Material:

.....

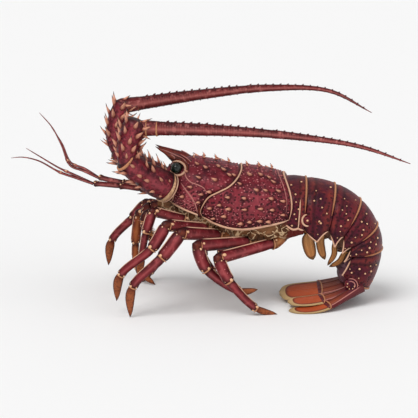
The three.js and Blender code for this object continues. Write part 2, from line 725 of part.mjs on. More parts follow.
const telson = blade(
  [[170, 0, 27], [150, 0, 18], [121, 0, 12], [78, 0, 7.5]],
  [[0, 30, 14], [0.2, 36, 10], [0.45, 42, 6], [0.7, 44, 4.4], [0.9, 40, 3.4], [0.98, 26, 2.4], [1, 12, 1.4]],
  -12,
);

const sideBlades = [];
for (const side of [LEFT, RIGHT]) {
  const inner = blade(
    [[163, side * 21, 20], [141, side * 26, 11], [112, side * 31, 5], [86, side * 33, 4]],
    [[0, 10, 10], [0.2, 17, 8], [0.5, 28, 4.5], [0.75, 31, 3.6], [0.93, 25, 2.6], [1, 10, 1.4]],
    side * 12,
  );
  const outer = blade(
    [[168, side * 26, 21], [147, side * 36, 12], [117, side * 51, 2.5], [87, side * 58, 1]],
    [[0, 10, 10], [0.2, 15, 8], [0.5, 26, 4.2], [0.75, 29, 3.2], [0.93, 22, 2.4], [1, 8, 1.6]],
    side * 3,
  );
  sideBlades.push({ side, inner, outer });
}

const telsonClear = clearOf(telson, segmentSolids[5]);
addPart('telson', telsonClear, 'fan');
for (const { side, inner, outer } of sideBlades) {
  const innerClear = clearOf(inner, segmentSolids[5], telsonClear);
  addPart(`fan_blade_${sideName(side)}_inner`, innerClear, 'fan');
  addPart(`fan_blade_${sideName(side)}_outer`, clearOf(outer, segmentSolids[5], innerClear), 'fan');
}

export default lobster;
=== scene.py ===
# Looks of a life-size spiny lobster that stands on its legs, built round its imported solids.
# Shapes are worked out in millimetres, +Z up, the head towards -X and the left side -Y,
# and every piece is scaled to metres when it is finished.

import math
import random

import bmesh
import bpy
from mathutils import Matrix, Vector, noise
from mathutils.kdtree import KDTree


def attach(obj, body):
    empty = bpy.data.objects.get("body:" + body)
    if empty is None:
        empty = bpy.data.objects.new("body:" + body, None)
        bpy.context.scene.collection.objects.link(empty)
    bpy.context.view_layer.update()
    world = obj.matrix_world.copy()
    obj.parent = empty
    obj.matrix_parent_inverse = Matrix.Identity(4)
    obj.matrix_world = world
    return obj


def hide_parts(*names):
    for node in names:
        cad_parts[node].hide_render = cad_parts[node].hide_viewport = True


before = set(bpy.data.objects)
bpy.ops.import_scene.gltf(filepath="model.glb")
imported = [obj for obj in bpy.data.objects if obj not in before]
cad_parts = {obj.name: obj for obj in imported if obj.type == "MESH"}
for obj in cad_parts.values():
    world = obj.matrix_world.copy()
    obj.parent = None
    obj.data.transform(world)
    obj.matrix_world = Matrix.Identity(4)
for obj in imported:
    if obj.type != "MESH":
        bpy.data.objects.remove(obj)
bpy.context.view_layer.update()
scene = bpy.context.scene
draw = random.Random(7)

MM = 0.001
LEFT, RIGHT = -1, 1
SIDES = (LEFT, RIGHT)
SIDE_NAMES = {LEFT: "left", RIGHT: "right"}
ACROSS = Vector((0, 1, 0))
UP = Vector((0, 0, 1))
AHEAD = Vector((-1, 0, 0))
BEHIND = Vector((1, 0, 0))

# Camera, as far away as the picture's flat perspective asks

CAMERA_LENS = 200
CAMERA_SENSOR = 36
CAMERA_CLIP_END = 20
CAMERA_ELEVATION = math.radians(12)
CAMERA_DISTANCE = 2.5544
CAMERA_TARGET = Vector((0, 0, 0.103))

camera_data = bpy.data.cameras.new("camera")
camera_data.lens = CAMERA_LENS
camera_data.sensor_width = CAMERA_SENSOR
camera_data.clip_end = CAMERA_CLIP_END
camera = bpy.data.objects.new("camera", camera_data)
camera_away = Vector((0, -math.cos(CAMERA_ELEVATION), math.sin(CAMERA_ELEVATION)))
camera.location = CAMERA_TARGET + camera_away * CAMERA_DISTANCE
camera.rotation_euler = (math.pi / 2 - CAMERA_ELEVATION, 0, 0)
scene.collection.objects.link(camera)
scene.camera = camera
scene.view_settings.view_transform = "Standard"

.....

Goal:
Return what is listed above, exactly and completely.

Final result:
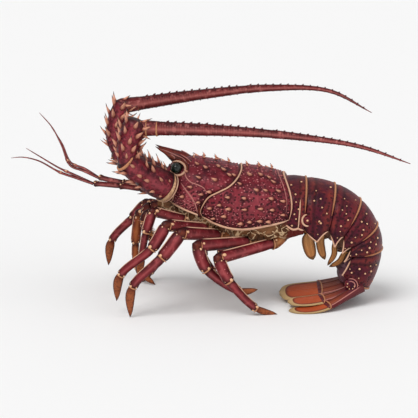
The three.js and Blender code for this object continues. Write part 2, from line 725 of part.mjs on. More parts follow.
const telson = blade(
  [[170, 0, 27], [150, 0, 18], [121, 0, 12], [78, 0, 7.5]],
  [[0, 30, 14], [0.2, 36, 10], [0.45, 42, 6], [0.7, 44, 4.4], [0.9, 40, 3.4], [0.98, 26, 2.4], [1, 12, 1.4]],
  -12,
);

const sideBlades = [];
for (const side of [LEFT, RIGHT]) {
  const inner = blade(
    [[163, side * 21, 20], [141, side * 26, 11], [112, side * 31, 5], [86, side * 33, 4]],
    [[0, 10, 10], [0.2, 17, 8], [0.5, 28, 4.5], [0.75, 31, 3.6], [0.93, 25, 2.6], [1, 10, 1.4]],
    side * 12,
  );
  const outer = blade(
    [[168, side * 26, 21], [147, side * 36, 12], [117, side * 51, 2.5], [87, side * 58, 1]],
    [[0, 10, 10], [0.2, 15, 8], [0.5, 26, 4.2], [0.75, 29, 3.2], [0.93, 22, 2.4], [1, 8, 1.6]],
    side * 3,
  );
  sideBlades.push({ side, inner, outer });
}

const telsonClear = clearOf(telson, segmentSolids[5]);
addPart('telson', telsonClear, 'fan');
for (const { side, inner, outer } of sideBlades) {
  const innerClear = clearOf(inner, segmentSolids[5], telsonClear);
  addPart(`fan_blade_${sideName(side)}_inner`, innerClear, 'fan');
  addPart(`fan_blade_${sideName(side)}_outer`, clearOf(outer, segmentSolids[5], innerClear), 'fan');
}

export default lobster;
=== scene.py ===
# Looks of a life-size spiny lobster that stands on its legs, built round its imported solids.
# Shapes are worked out in millimetres, +Z up, the head towards -X and the left side -Y,
# and every piece is scaled to metres when it is finished.

import math
import random

import bmesh
import bpy
from mathutils import Matrix, Vector, noise
from mathutils.kdtree import KDTree


def attach(obj, body):
    empty = bpy.data.objects.get("body:" + body)
    if empty is None:
        empty = bpy.data.objects.new("body:" + body, None)
        bpy.context.scene.collection.objects.link(empty)
    bpy.context.view_layer.update()
    world = obj.matrix_world.copy()
    obj.parent = empty
    obj.matrix_parent_inverse = Matrix.Identity(4)
    obj.matrix_world = world
    return obj


def hide_parts(*names):
    for node in names:
        cad_parts[node].hide_render = cad_parts[node].hide_viewport = True


before = set(bpy.data.objects)
bpy.ops.import_scene.gltf(filepath="model.glb")
imported = [obj for obj in bpy.data.objects if obj not in before]
cad_parts = {obj.name: obj for obj in imported if obj.type == "MESH"}
for obj in cad_parts.values():
    world = obj.matrix_world.copy()
    obj.parent = None
    obj.data.transform(world)
    obj.matrix_world = Matrix.Identity(4)
for obj in imported:
    if obj.type != "MESH":
        bpy.data.objects.remove(obj)
bpy.context.view_layer.update()
scene = bpy.context.scene
draw = random.Random(7)

MM = 0.001
LEFT, RIGHT = -1, 1
SIDES = (LEFT, RIGHT)
SIDE_NAMES = {LEFT: "left", RIGHT: "right"}
ACROSS = Vector((0, 1, 0))
UP = Vector((0, 0, 1))
AHEAD = Vector((-1, 0, 0))
BEHIND = Vector((1, 0, 0))

# Camera, as far away as the picture's flat perspective asks

CAMERA_LENS = 200
CAMERA_SENSOR = 36
CAMERA_CLIP_END = 20
CAMERA_ELEVATION = math.radians(12)
CAMERA_DISTANCE = 2.5544
CAMERA_TARGET = Vector((0, 0, 0.103))

camera_data = bpy.data.cameras.new("camera")
camera_data.lens = CAMERA_LENS
camera_data.sensor_width = CAMERA_SENSOR
camera_data.clip_end = CAMERA_CLIP_END
camera = bpy.data.objects.new("camera", camera_data)
camera_away = Vector((0, -math.cos(CAMERA_ELEVATION), math.sin(CAMERA_ELEVATION)))
camera.location = CAMERA_TARGET + camera_away * CAMERA_DISTANCE
camera.rotation_euler = (math.pi / 2 - CAMERA_ELEVATION, 0, 0)
scene.collection.objects.link(camera)
scene.camera = camera
scene.view_settings.view_transform = "Standard"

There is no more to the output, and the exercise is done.